# What gun would you carry on the outside.



## spacedoggy (May 11, 2006)

I thought about doing a poll here but it wouldn't work for this question.

If the law said you can carry a firearm as long as it's in a holster on your hip and must be in plain sight. What firearm would you carry most of the time?

I would carry my 1911 cocked and locked baby.


----------



## Spartan (Jan 1, 2007)

My 92FS or possible a USPc


----------



## Desertrat (Apr 26, 2007)

I think I would carry the Glock 20.


----------



## scooter (May 9, 2006)

Colts Combat Commander..C&L


----------



## JimmySays (Jun 8, 2007)

spacedoggy said:


> I would carry my 1911 cocked and locked baby.


Took the words right out of my mouth Spacedoggy. Colt Government Model 0 1911 Cocked and Locked. Just the sight of that is a deterent for most.
:smt023


----------



## big dutchman (Jan 9, 2007)

sig 229r in 357. it's my answer for about everything nowadays


----------



## Natureboypkr (Jul 24, 2007)

Xd-40


----------



## Mike Barham (Mar 30, 2006)

I'd carry the same Glock I normally do, but consider changing to a holster more secure than my usual open-top IWB.


----------



## Anxiety. (May 1, 2007)

If I could find a proper holster I'd carry my Cougar.


----------



## TOF (Sep 7, 2006)

For open carry: The biggest, baddest one with the most rounds that I own. Currently my M&P 40 with an Arradondo extension yielding 20 +1. 

If I am going into truly hostile country, there will be an M&P9 on my left hip and something 7.62MM or larger hanging on my back.

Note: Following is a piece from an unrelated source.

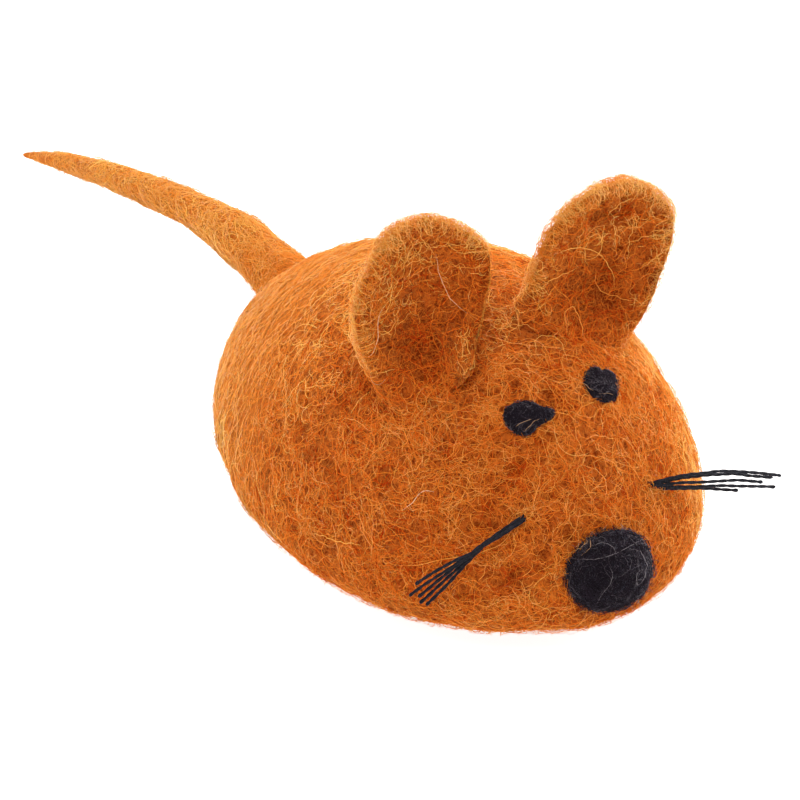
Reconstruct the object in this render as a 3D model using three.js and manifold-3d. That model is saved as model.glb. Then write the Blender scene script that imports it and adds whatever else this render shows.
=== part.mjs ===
// Needle-felted wool mouse: a felt body on a flat belly, with felt ears and tail, wool eyes and
// nose, and whiskers of sewing thread. Millimetres. +X is the nose, +Y the mouse's left, +Z up.
// The origin is the centre of the flat belly, on the surface that the mouse stands on.
import * as THREE from "three";
import Module from "manifold-3d";
import { mergeVertices } from "three/addons/utils/BufferGeometryUtils.js";

const wasm = await Module();
wasm.setup();

// ---------------------------------------------------------------- driving dimensions
const GAP = 0.3;                 // clearance between neighbouring pieces
const BODY_LENGTH = 60;
const BODY_WIDTH = 40;
const BODY_HEIGHT = 27.5;
const BODY_WIDEST_Z = 7.1;       // height at which the body is widest
const BODY_DROOP = 0.95;         // how much the widest line falls from the middle to the nose
const BODY_CUT = 1;              // how much of the round underside the flat belly takes off
const OUTLINE_POWER = 1.8;       // plan outline: 2 is an ellipse, less is more pointed
const SECTION_POWER = 1.9;       // cross-section: 2 is an ellipse
const FRONT_WIDER = 0.13;        // how much the front half is wider than the middle
const FRONT_HIGHER = 0.28;       // how much the front half is higher than the middle
const COAT_THICKNESS = 3;
const CORE_FRONT_X = 23;         // the muzzle ahead of this is solid coat wool
const CORE_REAR_X = -24;         // and so is the rump behind this, where the tail is rooted
const BELLY = { x: 2.7, length: 19, width: 13 };
const COAT_MESH = { around: 36, along: 26 };
const CORE_MESH = { around: 20, along: 14 };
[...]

Open carry is quite acceptable in Arizona. Just don't hold it above window sill heigth when driving down the freeway. That is called "Brandishing" and will earn you a visit to the pokey.

Look out BG's!! :mrgreen:

:smt1099


----------



## spacedoggy (May 11, 2006)

TOF said:


> Open carry is quite acceptable in Arizona. Just don't hold it above window sill heigth when driving down the freeway. That is called "Brandishing" and will earn you a visit to the pokey.
> 
> Look out BG's!! :mrgreen:
> 
> :smt1099


How many people do carry open and do you? And can you conceal or do you have to open carry??


----------



## Snowman (Jan 2, 2007)

Either a 1911 cocked and locked or a 4" .357 magnum GP100.


----------



## TOF (Sep 7, 2006)

spacedoggy said:


> How many people do carry open and do you? And can you conceal or do you have to open carry??

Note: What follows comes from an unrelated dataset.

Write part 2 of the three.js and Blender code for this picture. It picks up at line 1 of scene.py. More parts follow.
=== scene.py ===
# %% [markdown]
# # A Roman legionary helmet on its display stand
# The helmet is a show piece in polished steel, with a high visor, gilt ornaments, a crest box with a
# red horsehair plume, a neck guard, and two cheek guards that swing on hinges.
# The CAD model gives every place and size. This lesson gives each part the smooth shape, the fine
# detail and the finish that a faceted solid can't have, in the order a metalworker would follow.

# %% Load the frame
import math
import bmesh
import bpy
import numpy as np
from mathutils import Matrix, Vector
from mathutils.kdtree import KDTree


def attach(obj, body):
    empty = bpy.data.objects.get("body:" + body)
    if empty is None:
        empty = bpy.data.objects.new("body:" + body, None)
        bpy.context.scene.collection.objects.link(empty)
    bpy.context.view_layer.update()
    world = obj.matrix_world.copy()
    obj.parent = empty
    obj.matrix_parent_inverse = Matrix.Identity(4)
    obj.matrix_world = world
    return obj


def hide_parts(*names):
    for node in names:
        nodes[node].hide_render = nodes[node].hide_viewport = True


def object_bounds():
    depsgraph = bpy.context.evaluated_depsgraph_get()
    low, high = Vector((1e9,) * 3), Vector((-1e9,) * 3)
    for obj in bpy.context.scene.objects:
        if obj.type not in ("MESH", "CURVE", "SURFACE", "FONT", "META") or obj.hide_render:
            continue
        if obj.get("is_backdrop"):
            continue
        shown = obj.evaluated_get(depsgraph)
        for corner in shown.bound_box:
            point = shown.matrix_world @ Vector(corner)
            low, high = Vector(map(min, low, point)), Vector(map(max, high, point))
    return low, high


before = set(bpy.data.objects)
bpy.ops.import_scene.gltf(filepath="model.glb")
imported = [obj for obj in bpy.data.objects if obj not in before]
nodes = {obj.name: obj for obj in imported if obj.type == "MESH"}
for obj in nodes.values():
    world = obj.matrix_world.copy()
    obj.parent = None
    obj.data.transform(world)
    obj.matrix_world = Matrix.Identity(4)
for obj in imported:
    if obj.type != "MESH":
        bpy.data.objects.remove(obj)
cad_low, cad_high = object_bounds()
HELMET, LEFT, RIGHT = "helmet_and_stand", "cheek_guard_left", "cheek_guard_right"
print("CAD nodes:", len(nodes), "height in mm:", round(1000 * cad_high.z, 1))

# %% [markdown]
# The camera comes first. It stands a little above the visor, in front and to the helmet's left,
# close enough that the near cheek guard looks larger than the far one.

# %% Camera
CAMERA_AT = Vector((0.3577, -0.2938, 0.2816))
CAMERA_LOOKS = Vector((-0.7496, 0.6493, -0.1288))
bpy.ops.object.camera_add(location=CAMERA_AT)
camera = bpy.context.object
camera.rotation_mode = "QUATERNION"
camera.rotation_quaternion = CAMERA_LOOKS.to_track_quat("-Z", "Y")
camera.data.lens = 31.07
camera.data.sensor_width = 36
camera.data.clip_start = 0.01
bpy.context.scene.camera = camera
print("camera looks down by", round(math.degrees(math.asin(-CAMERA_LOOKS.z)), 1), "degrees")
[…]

I have a CCW permit so can carry open or concealed. Any non felon or certified crazy of appropriate age can carry openly in Arizona. Some Municipalities think they can alter the rules but a law was passed a couple of years back limiting their ability to do so. I carry both ways. Most of the time I carry open as I live in a rural area and there aren't many city folk to get upset. Also it is hot in the summer and I just don't want to go to the trouble of special clothes etc. During winter and in the City I go concealed.

Enjoy :smt1099


----------



## Mike Barham (Mar 30, 2006)

I always conceal unless I am shooting in the desert or range, or camping.


----------



## Theprofessor (Jun 24, 2007)

I would also carry my 1911. Got to have somthing shinny on the outside!


----------



## JimmySays (Jun 8, 2007)

Mike Barham said:


> I always conceal unless I am shooting in the desert or range, or camping.

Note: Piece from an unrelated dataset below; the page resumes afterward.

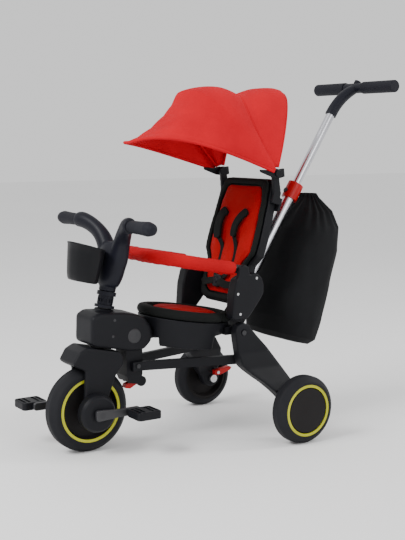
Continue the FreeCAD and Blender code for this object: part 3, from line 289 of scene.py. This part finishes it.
# %% Paint the CAD nodes
PAINT = {
    "black_plastic": (black_plastic, ["fold_bracket", "fold_latch", "brace_bars", "rear_cross_frame",
                                      "pedal_left", "pedal_right"]),
    "navy_plastic": (navy_plastic, ["column_sleeve", "push_handle", "collar_button", "handle_button"]),
    "tyre": (tyre_foam, ["front_tyre", "rear_tyre_left", "rear_tyre_right"]),
    "rims": (cap_plastic, ["front_rim", "rear_rim_left", "rear_rim_right"]),
    "rings": (ring_plastic, ["front_rings", "rear_ring_left", "rear_ring_right"]),
    "zinc": (zinc, ["housing_screws", "housing_pins", "rear_leg_pins"]),
    "blackened": (blackened, ["head_pins", "head_screws", "leg_hinge_rod", "front_axle"]),
    "powder": (powder_coat, ["steering_column", "crank_left", "crank_right", "guard_tube"]),
    "tubes": (polished_tube, ["push_tube_lower", "push_tube_upper"]),
    "red": (red_plastic, ["push_collar", "fold_release_lever", "brake_lever_left", "brake_lever_right"]),
}


def paint(thing, material):
    thing.data.materials.clear()
    thing.data.materials.append(material)


for finish_name, (material, names) in PAINT.items():
    for name in names:
        paint(nodes[name], material)
    print(finish_name, "on", len(names), "nodes")

# %% [markdown]
# ## Making a piece
# Every new piece goes through one door: its doubles are merged, its faces are turned
# outwards, it gets its finish, and it rides on the body that carries it.


# %% Helpers for pieces
def new_object(name, mesh, material):
    piece = bpy.data.objects.new(name, mesh)
    bpy.context.scene.collection.objects.link(piece)
    paint(piece, material)
    return piece


def piece_from(bm, name, material, solid=True):
    """Turn a bmesh into an object with smooth, outward faces."""
    bmesh.ops.remove_doubles(bm, verts=bm.verts, dist=1e-6)
    if solid:
        bmesh.ops.recalc_face_normals(bm, faces=bm.faces)
    for face in bm.faces:
        face.smooth = True
    mesh = bpy.data.meshes.new(name)
    bm.to_mesh(mesh)
    bm.free()
    return new_object(name, mesh, material)


def apply_modifiers(piece):
    """Put the result of the piece's modifiers into its mesh."""
    depsgraph = bpy.context.evaluated_depsgraph_get()
    mesh = bpy.data.meshes.new_from_object(piece.evaluated_get(depsgraph))
    for face in mesh.polygons:
        face.use_smooth = True
    piece.modifiers.clear()
    piece.data = mesh
    return piece


def thicken(piece, thickness, offset=-1.0, rounds=0):
    """Give a sheet its thickness, and soften it with subdivision."""
    wall = piece.modifiers.new("wall", "SOLIDIFY")
    wall.thickness = thickness
    wall.offset = offset
    if rounds:
        soft = piece.modifiers.new("soft", "SUBSURF")
        soft.levels = rounds
        soft.render_levels = rounds
    return apply_modifiers(piece)


def give(piece, body, slot, *replaced):
    """Let a piece ride on a body, in place of the CAD nodes named."""
    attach(piece, body)
    if replaced:
        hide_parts(*replaced)
    print("%-22s %6d faces on %s" % (piece.name, len(piece.data.polygons), body))
    return piece


def grid(across, along, place, loop=False):
    """A sheet whose points are put in place by a function of (u, v), 0 to 1."""
    bm = bmesh.new()
    bmesh.ops.create_grid(bm, x_segments=across, y_segments=along, size=0.5)
    for vertex in bm.verts:
        vertex.co = place(vertex.co.x + 0.5, vertex.co.y + 0.5)
    if loop:
        bmesh.ops.remove_doubles(bm, verts=bm.verts, dist=1e-5)
    return bm


def smooth_step(value):
    value = min(1.0, max(0.0, value))
    return value * value * (3.0 - 2.0 * value)


def between(table, t):
    """A smooth value along rows of (t, a, b, ...), t rising."""
    for first, second in zip(table, table[1:]):
        if t <= second[0]:
            share = smooth_step((t - first[0]) / (second[0] - first[0])) * 0.5
            share += 0.5 * (t - first[0]) / (second[0] - first[0])
            return [a + (b - a) * share for a, b in zip(first[1:], second[1:])]
    return list(table[-1][1:])


# %% [markdown]
# ## Soft-edged mouldings
# An injection-moulded part has no sharp edge and no visible joint between its arms
# and its body. A copy of each CAD shell is merged, rebuilt on a fine voxel grid and
# relaxed, which rounds every edge by about the same amount as the mould would.
# Relaxing draws outer edges in but fills inner corners a little, so the handle with
# its button pocket and the pedals, which pass close to the bars, keep the CAD mesh.


# %% Mouldings
def moulded(node, material, body, slot, voxel=1.6, rounds=6):
    bm = bmesh.new()
    bm.from_mesh(nodes[node].data)
    bmesh.ops.remove_doubles(bm, verts=bm.verts, dist=1e-5)
    piece = piece_from(bm, "moulded_" + node, material)
    remesh = piece.modifiers.new("voxels", "REMESH")
    remesh.mode = "VOXEL"
    remesh.voxel_size = voxel * MM
    relax = piece.modifiers.new("relax", "SMOOTH")
    relax.factor = 0.5
    relax.iterations = rounds
    apply_modifiers(piece)
    return give(piece, body, slot, node)


MOULDINGS = [
    ("handlebar", navy_plastic, "steering", 1.5, 26),
    ("grips", grip_rubber, "steering", 1.3, 8),
    ("fork", black_plastic, "steering", 1.5, 30),
    ("hub_covers", black_plastic, "steering", 1.5, 4),
    ("head_housing", black_plastic, "head", 1.8, 60),
    ("rear_leg_left", black_plastic, "legs", 1.8, 34),
    ("rear_leg_right", black_plastic, "legs", 1.8, 34),
    ("side_housing_left", black_plastic, "chassis", 1.5, 14),
    ("side_housing_right", black_plastic, "chassis", 1.5, 14),
    ("seat_base", black_plastic, "chassis", 1.8, 8),
    ("handle_grips", grip_rubber, "push_bar", 1.3, 6),
    ("canopy_posts", black_plastic, "backrest", 1.2, 6),
]
for node, material, body, voxel, rounds in MOULDINGS:
    slot = next(part["material_slot"] for part in frame["record"]["subparts"] if part["node"] == node)
    moulded(node, material, body, slot, voxel, rounds)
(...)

Wise beyond your years, Mike. I would like to have lived in the "wild west" and carried like Little Joe(I'm a lefty too), but the reality is I don't feel comfortable advertising. Remember, your only paranoid if nothing happens.
But 1911 all the way if it was a requirement!:smt023


----------



## teknoid (Mar 12, 2007)

Anxiety. said:


> If I could find a proper holster I'd carry my Cougar.


I'd probably carry my Cougar in one of these:

http://www.donhume.com/Products/ProductsList.cfm?action=SearchByWeapon&WeaponID=18

It would be a tough call though. I like my M&P and 1911 a lot, too.

Then again, why not the Uberti Cattleman? .45 Colt is pretty effective.


----------



## Baldy (Jun 21, 2006)

In todays world and living in the city I like the idea of conceal. Because I want to surprise that sucker who jumps this old man. If he sees a gun out in the open I am sure he'll wait and club me from behind after I pass an alley.


----------



## MLB (Oct 4, 2006)

I agree with Baldy. Even if it were allowed in NY (concealed carry is required), I'd keep it tucked away. No sense in showing ALL of your cards...


----------



## kansas_plainsman (May 9, 2006)

What would I carry on the outside? What's mounted in the turret of the current M1A1 Abrams? :mrgreen:

If I'm going to be obvious, then I'm going to be OBVIOUS. Aiming might be a problem...

Seriously, of my current collection, it would be my SIG 229 - and around the ranch, that's what I do.


----------



## falshman70 (Jul 13, 2006)

Either my Kimber or my USP45c. Given my frame both of these are a little bulky for me to carry concealed.


----------



## -gunut- (May 8, 2006)

:smt023


----------



## Captain (May 8, 2007)

Would have to be my XD .45


----------



## VegasEgo (Jul 10, 2006)

hk p2000


----------



## Old Padawan (Mar 16, 2007)

Probably a Smith and Wesson model 57 in .41 mag with an 8 3/8" barrel...:anim_lol:

Seriously, same old Commander, I would be a bit more concerned with retention and perhaps us a (ick) thumbreak holster.


----------



## spacedoggy (May 11, 2006)

-gunut- said:


> :smt023


Is that a Bear Claw holster?? If yes how do you like it??


----------